Study after study reveals that when you say “Thank you” to your customers, they both spend more money and tell their friends about the exceptional service and products you deliver, increasing your profits. Volumes chronicle how employee productivity zooms when appreciation is expressed, raising your margins. Vendors go the extra mile to extend credit and deliver “just in time” when they hear gratitude regularly, and keep your cash flowing.
Giving thanks works in business. It’s overwhelming how well it works at Executives’ Association. It is the foundation upon which we are built, and it shows each and every Tuesday morning at our meetings. All of us listen intently and with sincere interest as the members share appreciation and related stories about how the other members have helped their businesses and their families the previous week. We leave each week with a feeling of genuine pride for being part of such a special group, a close network, a second family. We are fortunate indeed, and have so many reasons to be grateful.

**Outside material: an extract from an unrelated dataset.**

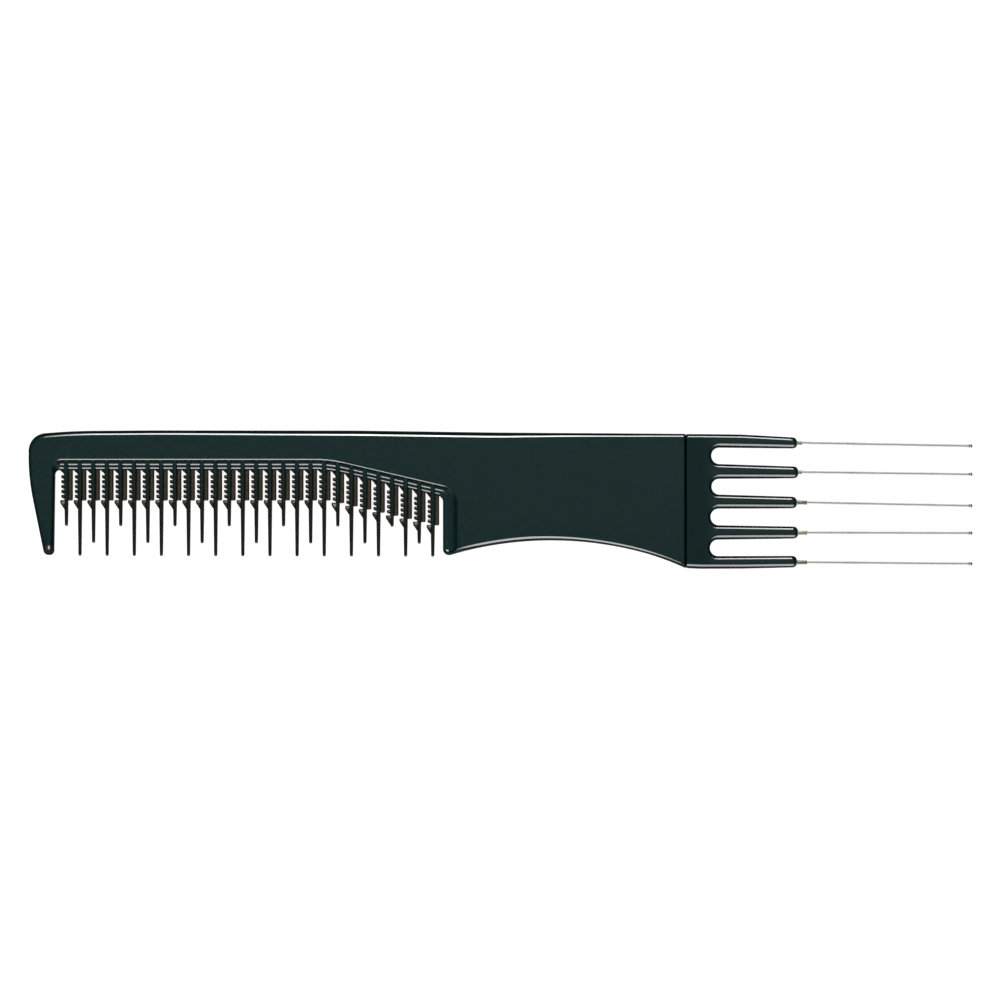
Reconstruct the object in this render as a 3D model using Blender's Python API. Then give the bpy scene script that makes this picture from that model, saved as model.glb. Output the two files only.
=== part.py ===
"""Teasing comb with a five-pronged lifting fork.

The comb lies flat with its prongs towards +X and its teeth towards -Y. The underside is at
z = 0, and the origin is below the middle of the whole comb. Two mouldings make the body: the
blade, with its guard, teeth and handle, and the fork, whose tongue sits in a pocket in the end
of the handle. Each finger of the fork holds a crimped ferrule, and each ferrule holds a wire prong.

Depths are measured from the highest point of the spine, towards the teeth. Stations are measured
from the guard's outer side, towards the prongs.
"""
import math
from collections import namedtuple

import bmesh
import bpy
from mathutils import Matrix, Vector

# Sizes of the blade as a whole, in metres
BLADE_THICKNESS = 0.0040
EDGE_ROUND = 0.0010
WALL_DRAFT = 0.00004
SPINE_DEPTH = 0.00835
TOP_EDGE_FALL = 0.00075

# The guard, the broad tooth at the end of the row
GUARD_WIDTH = 0.00555
GUARD_REACH = 0.02632
GUARD_TIP_WIDTH = 0.00194
GUARD_TIP_THICKNESS = 0.0021
GUARD_INNER_DRAFT = 0.00025
CORNER_DROP = 0.00086
CORNER_EASE = 0.0033
GUARD_ROOT_EASE = 0.00085

# The teeth, in the repeating order short, long, medium, long
TOOTH_COUNT = 28
TOOTH_PITCH = 0.002875
TOOTH_ROOT_WIDTH = 0.00088
TOOTH_TIP_WIDTH = 0.00056
TOOTH_ROOT_THICKNESS = 0.0034
TOOTH_TIP_THICKNESS = 0.0014
TOOTH_TIP_ROUND = 0.00025
SHORT_TOOTH_REACH = 0.02026
MEDIUM_TOOTH_REACH = 0.02384
LONG_TOOTH_OVERHANG = 0.00026
FIRST_TOOTH_OFFSET = 0.00242
LAST_TOOTH_OFFSET = 0.00221

# The thin web on each tooth: a strip on one side, micro teeth and a barb on the other
WEB_THICKNESS = 0.0009
SLIT_WIDTH = 0.00050
MICRO_TOOTH_COUNT = 5
MICRO_TOOTH_PITCH = 0.001035
MICRO_TOOTH_REACH = 0.00063
MICRO_TOOTH_HEIGHT = 0.00080
FIRST_MICRO_TOOTH_DEPTH = 0.00140
BARB_OVERHANG = 0.00023
BARB_DROP = 0.00086
BARB_HEIGHT = 0.00190
ROOT_GUSSET = 0.00100

# The root of the slot, where the face steps down to the teeth
LEDGE_WIDTH = 0.00265
WALL_LEDGE_WIDTH = 0.00307
ROOT_SLOPE_LENGTH = 0.0236
ROOT_SLOPE_DROP = 0.0055
ROOT_CORNER_EASE = 0.0011

# The handle
HANDLE_LENGTH = 0.05144
HEEL_OVERHANG = 0.00045
HEEL_EASE = 0.0019
ARCH_DEPTH = 0.02320

# The fork
FORK_LENGTH = 0.02350
FORK_HEIGHT = 0.02849
FORK_TIP_THICKNESS = 0.0026
FORK_CORNER_STEP = 0.00028
FORK_CORNER_EASE = 0.00045
PALM_LENGTH = 0.00508
FINGER_ROOT_WIDTH = 0.00285
OUTER_FINGER_ROOT_WIDTH = 0.00260
FINGER_TIP_WIDTH = 0.00233
FINGER_EDGE_ROUND = 0.0009
FINGER_LEAN = 0.00054

# The joint between blade and fork
JOINT_GAP = 0.0001
JOINT_EDGE_ROUND = 0.00025
TONGUE_LENGTH = 0.018
TONGUE_WIDTH = 0.014
TONGUE_THICKNESS = 0.0016
TONGUE_CORNER = 0.0015
POCKET_CLEARANCE = 0.0002

# The prongs and their ferrules
PRONG_DIAMETER = 0.00072
PRONG_REACH = 0.03715
PRONG_TIP_DIAMETER = 0.00096
PRONG_SETBACK = 0.0008
FERRULE_WALL = 0.00013
FERRULE_BEDDING = 0.0084
SHORT_FERRULE_PROTRUSION = 0.00095
LONG_FERRULE_PROTRUSION = 0.00205
SHORT_FERRULE_COUNT = 2
FIT_CLEARANCE = 0.0001
OVERRUN = 0.0005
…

Here are some effective and efficient ways for you to express gratitude to the important players in your business’ success:
Be specific in your thanks. It’s one thing to say, “I appreciate what you did today. Thanks a lot.” That’s a soap-bubble comment. Pretty while it lasts, but gone in seconds. It’s general and vague. When you thank them for something specific, that’s Velcro. That’s a thanks they remember because it sticks. You hook your gratitude to something the employee did. For instance, an employee just handled a difficult phone call with a customer really well. Thank them for that specific activity.

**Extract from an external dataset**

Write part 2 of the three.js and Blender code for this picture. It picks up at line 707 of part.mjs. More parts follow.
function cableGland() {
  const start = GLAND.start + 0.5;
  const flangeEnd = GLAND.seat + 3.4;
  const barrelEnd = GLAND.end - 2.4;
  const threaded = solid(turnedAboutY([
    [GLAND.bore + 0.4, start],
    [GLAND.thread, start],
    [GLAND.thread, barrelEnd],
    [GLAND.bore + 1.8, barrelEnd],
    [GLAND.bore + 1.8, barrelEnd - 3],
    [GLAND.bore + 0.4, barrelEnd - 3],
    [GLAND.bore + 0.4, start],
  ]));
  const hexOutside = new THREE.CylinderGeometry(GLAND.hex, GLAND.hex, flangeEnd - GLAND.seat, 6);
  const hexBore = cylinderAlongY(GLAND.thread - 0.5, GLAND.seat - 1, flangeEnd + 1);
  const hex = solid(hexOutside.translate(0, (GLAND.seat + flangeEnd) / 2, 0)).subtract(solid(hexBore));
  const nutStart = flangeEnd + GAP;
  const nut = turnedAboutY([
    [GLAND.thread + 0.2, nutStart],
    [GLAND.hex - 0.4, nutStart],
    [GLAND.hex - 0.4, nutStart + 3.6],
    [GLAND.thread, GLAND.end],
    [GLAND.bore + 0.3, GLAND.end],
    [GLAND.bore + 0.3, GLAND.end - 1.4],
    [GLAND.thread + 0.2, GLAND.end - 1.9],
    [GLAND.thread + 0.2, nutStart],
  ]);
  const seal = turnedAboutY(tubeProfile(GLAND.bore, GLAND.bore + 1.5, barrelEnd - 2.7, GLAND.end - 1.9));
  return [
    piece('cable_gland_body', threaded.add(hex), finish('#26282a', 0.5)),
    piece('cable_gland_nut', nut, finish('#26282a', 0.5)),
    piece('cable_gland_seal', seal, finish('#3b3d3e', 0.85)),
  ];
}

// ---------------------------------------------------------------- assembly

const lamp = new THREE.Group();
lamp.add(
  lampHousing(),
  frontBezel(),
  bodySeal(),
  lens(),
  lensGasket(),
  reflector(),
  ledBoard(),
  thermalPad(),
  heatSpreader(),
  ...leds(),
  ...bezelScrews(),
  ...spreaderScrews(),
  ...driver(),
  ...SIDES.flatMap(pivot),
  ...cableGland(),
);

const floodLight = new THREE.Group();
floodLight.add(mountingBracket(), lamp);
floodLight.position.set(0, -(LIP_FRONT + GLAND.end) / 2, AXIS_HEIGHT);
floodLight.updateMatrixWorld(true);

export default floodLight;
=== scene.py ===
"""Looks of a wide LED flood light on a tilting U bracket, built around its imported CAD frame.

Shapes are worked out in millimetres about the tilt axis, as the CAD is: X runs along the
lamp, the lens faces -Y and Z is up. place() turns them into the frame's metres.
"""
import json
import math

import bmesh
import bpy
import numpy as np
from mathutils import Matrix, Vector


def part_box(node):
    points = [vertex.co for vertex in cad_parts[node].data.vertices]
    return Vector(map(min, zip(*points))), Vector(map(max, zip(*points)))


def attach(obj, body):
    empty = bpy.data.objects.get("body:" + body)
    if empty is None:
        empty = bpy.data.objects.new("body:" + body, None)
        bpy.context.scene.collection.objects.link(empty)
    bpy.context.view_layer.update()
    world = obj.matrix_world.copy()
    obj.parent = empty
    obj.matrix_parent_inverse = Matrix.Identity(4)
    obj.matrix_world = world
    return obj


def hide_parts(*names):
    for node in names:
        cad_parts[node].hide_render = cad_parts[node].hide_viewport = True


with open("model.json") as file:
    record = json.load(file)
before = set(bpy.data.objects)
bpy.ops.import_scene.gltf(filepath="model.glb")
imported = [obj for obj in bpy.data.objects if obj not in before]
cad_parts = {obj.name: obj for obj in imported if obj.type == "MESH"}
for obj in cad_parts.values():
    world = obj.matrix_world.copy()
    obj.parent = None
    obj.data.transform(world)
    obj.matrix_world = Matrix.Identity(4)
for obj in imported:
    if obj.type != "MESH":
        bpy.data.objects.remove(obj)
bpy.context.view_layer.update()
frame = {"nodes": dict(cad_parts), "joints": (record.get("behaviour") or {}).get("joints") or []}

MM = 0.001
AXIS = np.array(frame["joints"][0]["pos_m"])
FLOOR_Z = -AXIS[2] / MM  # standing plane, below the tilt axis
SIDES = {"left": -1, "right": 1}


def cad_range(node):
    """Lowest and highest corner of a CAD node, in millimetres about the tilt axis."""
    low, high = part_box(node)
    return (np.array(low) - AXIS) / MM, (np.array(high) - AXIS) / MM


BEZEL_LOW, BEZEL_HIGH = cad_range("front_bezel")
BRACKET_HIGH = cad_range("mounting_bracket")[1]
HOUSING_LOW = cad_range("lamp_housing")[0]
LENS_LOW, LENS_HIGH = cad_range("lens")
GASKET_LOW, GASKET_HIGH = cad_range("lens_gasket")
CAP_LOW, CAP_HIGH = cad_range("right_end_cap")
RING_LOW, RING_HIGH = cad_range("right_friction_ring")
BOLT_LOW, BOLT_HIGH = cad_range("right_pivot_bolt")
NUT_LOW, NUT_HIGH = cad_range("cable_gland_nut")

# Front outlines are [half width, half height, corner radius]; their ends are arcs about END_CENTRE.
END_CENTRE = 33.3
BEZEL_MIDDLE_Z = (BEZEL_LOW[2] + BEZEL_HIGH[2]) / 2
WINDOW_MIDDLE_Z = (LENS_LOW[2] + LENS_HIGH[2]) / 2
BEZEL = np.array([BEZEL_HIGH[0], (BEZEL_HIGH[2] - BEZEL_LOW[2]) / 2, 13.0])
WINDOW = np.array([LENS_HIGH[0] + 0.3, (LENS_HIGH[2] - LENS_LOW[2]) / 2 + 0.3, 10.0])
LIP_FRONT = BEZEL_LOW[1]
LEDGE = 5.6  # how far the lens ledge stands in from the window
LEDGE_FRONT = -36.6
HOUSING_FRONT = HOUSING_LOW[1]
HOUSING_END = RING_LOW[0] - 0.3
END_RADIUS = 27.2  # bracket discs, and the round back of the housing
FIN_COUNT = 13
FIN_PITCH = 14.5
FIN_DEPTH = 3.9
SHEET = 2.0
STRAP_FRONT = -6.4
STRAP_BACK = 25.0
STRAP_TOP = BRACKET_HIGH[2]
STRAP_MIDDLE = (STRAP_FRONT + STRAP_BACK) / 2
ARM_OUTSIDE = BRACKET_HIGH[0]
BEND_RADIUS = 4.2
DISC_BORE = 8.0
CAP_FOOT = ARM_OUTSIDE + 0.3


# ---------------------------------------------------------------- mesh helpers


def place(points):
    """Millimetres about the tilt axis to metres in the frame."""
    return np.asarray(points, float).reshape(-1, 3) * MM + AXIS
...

Appreciate the process. Target your appreciation on what the employee or vendor did. Let’s go back to the worker who took the phone call. Avoid telling the employee, “Thanks for helping me keep that customer.” That’s just an outcome that benefits you. Say, “I like how you hung in there when that customer was being difficult. You were really patient and respectful.” The same type of strategy goes for vendors. Give thanks for doing something that was an extra-mile effort for them, recognizing the above-and-beyond work. It’s about them, not you. Showing that you know something about them, and that you’re able to place yourself in their shoes, is incredibly valuable. Connect your gift-giving with life beyond the business walls. If a vendor became a grandpa, give him a copy of “Goodnight, Moon” to read to the little one. If an employee’s mother died of breast cancer this year, make an end-of -the-year donation to Race for the Cure in her name. Such intimacy breaks the relationship ice in a transformational, not just transactional, direction which is the game-changing pathway to greater profits.

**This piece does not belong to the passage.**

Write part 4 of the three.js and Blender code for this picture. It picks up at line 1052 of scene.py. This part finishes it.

Go old school with your thanks. In this pixelated world of emails and texts, Facebook and Twitter, the simple and quick act of writing a handwritten expression of gratitude can go a long way. There’s something special today about a handwritten note. Just say, “I know you could do business with others, but you chose us. Thank you! We treasure our relationship.” Remember, your Executives’ Association of the Palm Beaches has pre-printed thank you notes and envelopes for you to pick up at breakfast each Tuesday. There’s space for you to add your own short note, and it couldn’t be quicker or easier.
When your gratitude is sincere, and you express it, your business will likely say “Thank you” back to you as you increase your profits year-round.